* STATED EXERCISE: Reproduce each line from the first in the data through the line that contains "the ear's lining." exactly; give nothing else.

* DATASET SECTION:
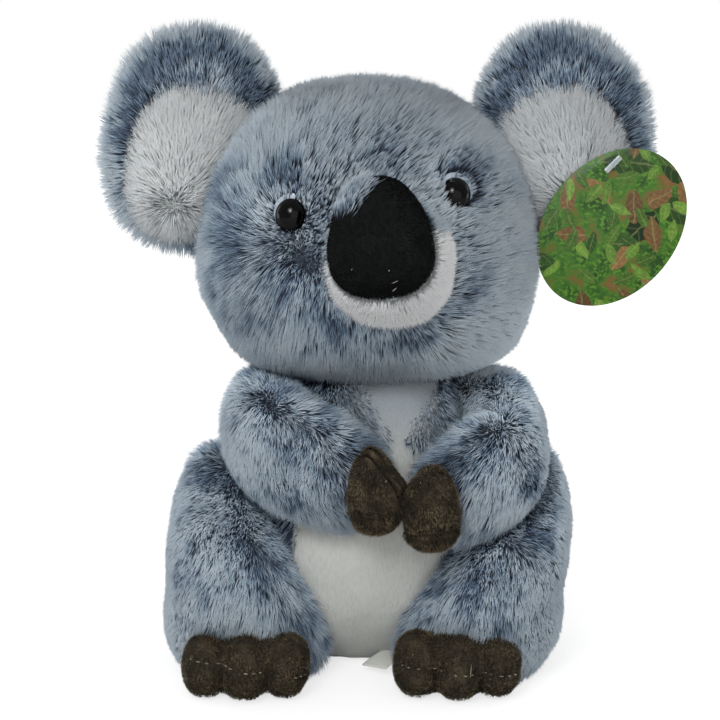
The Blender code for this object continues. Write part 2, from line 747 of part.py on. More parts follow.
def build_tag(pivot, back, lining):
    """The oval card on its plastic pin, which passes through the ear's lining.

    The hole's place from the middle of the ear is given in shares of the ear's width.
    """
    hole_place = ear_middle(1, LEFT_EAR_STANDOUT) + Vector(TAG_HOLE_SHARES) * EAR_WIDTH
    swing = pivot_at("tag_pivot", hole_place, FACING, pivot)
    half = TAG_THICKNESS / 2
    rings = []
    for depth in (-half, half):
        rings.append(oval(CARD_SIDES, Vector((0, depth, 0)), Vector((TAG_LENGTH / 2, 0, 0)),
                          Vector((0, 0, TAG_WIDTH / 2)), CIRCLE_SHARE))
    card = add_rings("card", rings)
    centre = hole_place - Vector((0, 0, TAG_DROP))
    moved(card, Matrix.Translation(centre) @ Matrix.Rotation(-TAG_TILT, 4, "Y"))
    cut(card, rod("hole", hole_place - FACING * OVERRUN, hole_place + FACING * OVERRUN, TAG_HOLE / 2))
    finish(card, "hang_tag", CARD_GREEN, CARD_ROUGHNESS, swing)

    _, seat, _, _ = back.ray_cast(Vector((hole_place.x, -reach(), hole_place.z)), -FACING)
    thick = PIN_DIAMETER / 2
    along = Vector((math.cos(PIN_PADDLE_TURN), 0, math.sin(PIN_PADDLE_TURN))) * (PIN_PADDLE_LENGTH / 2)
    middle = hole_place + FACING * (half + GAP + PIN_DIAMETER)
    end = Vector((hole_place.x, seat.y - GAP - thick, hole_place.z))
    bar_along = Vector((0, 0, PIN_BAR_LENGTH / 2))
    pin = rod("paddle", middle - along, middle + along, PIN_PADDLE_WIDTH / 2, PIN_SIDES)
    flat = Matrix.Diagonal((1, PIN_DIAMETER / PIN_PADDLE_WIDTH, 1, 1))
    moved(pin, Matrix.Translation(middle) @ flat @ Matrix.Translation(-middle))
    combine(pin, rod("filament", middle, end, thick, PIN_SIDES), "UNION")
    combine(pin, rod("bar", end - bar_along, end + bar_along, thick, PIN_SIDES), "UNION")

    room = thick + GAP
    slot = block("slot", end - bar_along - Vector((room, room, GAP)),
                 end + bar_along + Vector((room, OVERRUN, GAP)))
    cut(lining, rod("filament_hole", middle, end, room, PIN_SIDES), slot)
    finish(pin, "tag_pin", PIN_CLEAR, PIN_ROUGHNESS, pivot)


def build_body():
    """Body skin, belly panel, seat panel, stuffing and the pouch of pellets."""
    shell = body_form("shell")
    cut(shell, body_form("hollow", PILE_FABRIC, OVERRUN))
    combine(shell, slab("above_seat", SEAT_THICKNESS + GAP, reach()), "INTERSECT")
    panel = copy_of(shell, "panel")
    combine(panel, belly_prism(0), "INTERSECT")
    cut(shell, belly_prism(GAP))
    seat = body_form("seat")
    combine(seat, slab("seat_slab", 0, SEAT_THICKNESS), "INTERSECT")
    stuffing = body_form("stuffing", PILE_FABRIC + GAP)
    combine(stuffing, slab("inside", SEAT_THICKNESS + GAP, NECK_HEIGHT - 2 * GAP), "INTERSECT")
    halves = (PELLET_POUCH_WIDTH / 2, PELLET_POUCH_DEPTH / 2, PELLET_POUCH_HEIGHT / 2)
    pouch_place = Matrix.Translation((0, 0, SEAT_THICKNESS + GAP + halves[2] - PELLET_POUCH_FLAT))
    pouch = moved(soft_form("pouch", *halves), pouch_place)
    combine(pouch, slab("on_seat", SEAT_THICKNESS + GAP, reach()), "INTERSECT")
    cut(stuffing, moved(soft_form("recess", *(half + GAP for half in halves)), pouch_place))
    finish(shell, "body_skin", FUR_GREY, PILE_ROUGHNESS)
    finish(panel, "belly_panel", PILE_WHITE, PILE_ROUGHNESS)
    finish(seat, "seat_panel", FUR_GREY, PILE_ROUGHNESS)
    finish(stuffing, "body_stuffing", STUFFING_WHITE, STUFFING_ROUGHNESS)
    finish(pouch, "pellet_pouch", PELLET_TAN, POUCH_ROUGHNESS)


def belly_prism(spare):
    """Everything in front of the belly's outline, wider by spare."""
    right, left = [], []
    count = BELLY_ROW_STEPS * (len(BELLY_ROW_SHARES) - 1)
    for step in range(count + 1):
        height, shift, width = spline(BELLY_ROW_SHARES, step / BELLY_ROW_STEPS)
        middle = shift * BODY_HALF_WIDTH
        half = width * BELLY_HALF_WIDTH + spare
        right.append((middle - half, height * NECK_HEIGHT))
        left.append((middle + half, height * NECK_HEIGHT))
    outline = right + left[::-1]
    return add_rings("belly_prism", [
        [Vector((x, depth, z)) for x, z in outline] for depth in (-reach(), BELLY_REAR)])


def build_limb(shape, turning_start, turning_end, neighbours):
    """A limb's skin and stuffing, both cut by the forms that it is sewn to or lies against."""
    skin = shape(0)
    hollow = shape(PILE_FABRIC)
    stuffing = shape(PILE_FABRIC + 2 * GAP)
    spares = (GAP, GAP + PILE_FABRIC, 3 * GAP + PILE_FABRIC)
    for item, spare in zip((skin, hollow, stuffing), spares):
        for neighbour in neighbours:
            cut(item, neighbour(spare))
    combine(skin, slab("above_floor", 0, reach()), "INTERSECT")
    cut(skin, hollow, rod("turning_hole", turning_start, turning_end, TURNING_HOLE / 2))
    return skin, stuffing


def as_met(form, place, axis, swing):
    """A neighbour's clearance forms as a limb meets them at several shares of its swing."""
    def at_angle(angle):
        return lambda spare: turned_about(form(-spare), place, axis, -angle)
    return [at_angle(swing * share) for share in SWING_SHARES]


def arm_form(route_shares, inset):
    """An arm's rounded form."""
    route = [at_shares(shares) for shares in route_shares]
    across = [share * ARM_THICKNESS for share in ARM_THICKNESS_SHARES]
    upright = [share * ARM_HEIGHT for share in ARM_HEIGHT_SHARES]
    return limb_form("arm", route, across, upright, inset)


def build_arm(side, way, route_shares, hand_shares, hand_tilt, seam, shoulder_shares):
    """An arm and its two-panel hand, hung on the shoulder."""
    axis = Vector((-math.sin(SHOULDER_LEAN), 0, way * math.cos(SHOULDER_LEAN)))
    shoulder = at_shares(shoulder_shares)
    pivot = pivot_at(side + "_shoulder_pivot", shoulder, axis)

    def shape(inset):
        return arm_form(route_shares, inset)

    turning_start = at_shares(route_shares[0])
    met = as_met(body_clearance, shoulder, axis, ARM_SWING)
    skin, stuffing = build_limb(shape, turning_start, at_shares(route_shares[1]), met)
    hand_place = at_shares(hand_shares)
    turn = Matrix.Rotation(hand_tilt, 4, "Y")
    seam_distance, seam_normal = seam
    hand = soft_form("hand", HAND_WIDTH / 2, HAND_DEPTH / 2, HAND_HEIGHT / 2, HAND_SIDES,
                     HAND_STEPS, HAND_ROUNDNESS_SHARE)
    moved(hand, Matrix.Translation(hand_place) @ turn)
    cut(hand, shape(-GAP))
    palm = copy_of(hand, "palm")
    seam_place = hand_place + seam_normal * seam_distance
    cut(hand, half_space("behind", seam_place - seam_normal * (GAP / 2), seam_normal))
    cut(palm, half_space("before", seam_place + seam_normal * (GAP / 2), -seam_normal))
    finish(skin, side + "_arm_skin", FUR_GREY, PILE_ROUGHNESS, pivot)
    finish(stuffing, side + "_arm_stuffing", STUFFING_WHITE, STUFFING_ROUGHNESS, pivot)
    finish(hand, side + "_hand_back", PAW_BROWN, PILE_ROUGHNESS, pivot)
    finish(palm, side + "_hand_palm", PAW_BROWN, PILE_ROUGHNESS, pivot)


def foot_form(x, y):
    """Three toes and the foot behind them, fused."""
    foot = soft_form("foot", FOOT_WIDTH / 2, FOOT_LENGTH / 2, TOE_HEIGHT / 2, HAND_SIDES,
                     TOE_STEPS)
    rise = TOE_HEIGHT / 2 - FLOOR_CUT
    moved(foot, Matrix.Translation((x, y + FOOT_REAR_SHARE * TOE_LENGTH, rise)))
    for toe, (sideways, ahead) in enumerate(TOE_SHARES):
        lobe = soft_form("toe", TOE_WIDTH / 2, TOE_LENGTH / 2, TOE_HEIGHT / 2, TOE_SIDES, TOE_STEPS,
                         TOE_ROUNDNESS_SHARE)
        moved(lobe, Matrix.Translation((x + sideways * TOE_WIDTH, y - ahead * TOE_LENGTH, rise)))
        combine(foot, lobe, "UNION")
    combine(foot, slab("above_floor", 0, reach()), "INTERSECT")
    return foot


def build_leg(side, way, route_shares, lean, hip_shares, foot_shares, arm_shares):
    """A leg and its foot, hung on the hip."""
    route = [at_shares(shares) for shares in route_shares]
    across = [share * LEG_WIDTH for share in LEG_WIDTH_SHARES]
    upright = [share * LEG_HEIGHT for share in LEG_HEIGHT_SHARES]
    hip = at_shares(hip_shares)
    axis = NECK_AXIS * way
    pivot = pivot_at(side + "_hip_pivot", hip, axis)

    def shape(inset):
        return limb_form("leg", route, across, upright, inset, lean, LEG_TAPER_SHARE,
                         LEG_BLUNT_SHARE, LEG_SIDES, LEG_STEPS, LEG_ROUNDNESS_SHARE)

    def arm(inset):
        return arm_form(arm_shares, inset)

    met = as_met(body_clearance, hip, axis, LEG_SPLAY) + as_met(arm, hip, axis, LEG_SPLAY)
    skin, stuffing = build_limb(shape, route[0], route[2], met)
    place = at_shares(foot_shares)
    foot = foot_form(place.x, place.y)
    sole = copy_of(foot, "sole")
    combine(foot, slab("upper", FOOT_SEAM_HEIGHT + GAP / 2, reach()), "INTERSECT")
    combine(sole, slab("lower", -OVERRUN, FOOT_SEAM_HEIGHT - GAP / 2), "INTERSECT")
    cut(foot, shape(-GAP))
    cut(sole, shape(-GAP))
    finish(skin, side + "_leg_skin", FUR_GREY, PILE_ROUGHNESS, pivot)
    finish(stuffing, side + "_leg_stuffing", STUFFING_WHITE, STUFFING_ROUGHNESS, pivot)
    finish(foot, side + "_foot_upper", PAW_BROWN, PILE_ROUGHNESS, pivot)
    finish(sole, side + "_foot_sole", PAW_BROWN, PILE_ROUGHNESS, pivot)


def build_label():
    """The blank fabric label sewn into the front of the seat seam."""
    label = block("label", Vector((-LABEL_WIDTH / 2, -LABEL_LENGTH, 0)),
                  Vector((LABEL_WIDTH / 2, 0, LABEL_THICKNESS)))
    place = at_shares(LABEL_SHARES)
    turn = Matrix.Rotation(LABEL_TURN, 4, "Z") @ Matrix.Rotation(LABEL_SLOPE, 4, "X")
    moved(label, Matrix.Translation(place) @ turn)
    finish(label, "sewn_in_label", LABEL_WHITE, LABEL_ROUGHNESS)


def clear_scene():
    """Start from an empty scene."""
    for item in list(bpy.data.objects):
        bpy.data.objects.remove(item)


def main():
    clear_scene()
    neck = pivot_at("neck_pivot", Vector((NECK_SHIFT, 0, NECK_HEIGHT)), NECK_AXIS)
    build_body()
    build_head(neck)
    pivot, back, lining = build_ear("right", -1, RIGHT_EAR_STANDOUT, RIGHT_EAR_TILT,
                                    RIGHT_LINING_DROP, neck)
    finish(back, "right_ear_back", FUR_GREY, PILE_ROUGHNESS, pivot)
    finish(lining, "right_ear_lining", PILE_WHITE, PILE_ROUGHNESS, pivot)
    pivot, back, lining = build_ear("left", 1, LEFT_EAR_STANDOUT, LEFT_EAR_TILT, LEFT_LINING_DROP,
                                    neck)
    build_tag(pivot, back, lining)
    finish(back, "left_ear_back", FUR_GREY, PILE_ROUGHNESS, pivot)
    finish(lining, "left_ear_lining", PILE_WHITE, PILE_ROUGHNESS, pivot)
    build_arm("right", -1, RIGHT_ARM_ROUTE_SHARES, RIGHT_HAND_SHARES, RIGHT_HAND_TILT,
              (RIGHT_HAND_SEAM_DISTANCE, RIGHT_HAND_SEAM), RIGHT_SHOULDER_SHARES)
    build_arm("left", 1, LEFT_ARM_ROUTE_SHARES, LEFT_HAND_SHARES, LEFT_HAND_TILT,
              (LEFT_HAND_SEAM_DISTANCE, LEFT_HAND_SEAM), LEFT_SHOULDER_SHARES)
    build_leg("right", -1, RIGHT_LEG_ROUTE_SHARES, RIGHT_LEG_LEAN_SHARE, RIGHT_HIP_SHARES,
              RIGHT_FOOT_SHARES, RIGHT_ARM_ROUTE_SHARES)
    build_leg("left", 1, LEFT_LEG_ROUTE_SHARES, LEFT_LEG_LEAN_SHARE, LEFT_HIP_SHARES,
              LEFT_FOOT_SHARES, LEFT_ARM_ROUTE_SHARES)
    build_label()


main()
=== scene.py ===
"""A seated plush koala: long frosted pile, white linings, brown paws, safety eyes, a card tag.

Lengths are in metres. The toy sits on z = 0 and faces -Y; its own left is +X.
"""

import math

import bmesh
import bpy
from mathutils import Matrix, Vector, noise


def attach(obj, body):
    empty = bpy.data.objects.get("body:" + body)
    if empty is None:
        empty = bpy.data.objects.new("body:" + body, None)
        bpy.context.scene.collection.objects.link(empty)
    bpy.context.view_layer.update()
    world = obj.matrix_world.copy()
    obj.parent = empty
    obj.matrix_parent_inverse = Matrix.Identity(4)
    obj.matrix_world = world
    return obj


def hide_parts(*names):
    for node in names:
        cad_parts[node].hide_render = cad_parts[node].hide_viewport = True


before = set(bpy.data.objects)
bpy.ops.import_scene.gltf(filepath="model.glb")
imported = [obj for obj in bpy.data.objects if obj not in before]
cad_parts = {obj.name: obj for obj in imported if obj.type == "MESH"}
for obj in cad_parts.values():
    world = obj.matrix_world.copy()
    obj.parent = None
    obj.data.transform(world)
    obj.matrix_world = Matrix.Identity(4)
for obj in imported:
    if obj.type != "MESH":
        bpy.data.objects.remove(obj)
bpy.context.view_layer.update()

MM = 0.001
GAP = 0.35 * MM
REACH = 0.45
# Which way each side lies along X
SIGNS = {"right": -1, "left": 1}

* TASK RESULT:
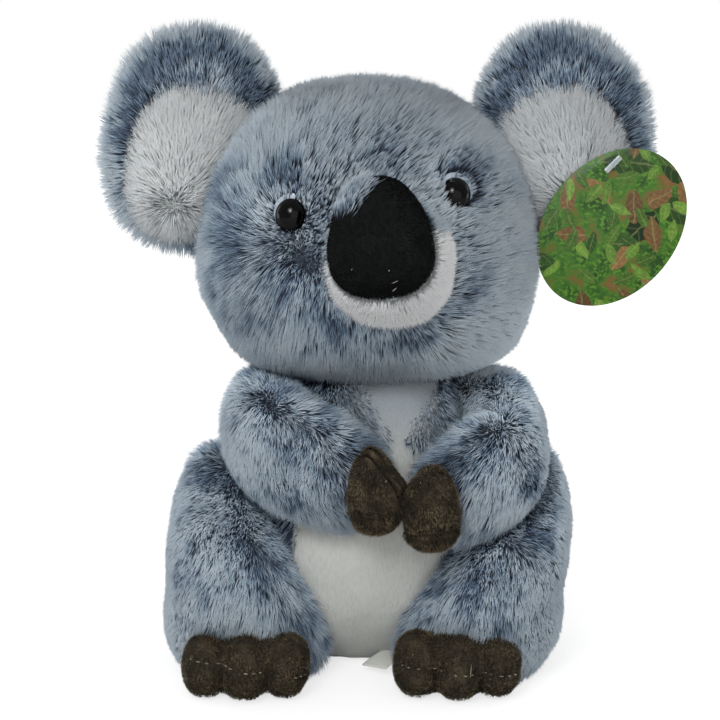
The Blender code for this object continues. Write part 2, from line 747 of part.py on. More parts follow.
def build_tag(pivot, back, lining):
    """The oval card on its plastic pin, which passes through the ear's lining.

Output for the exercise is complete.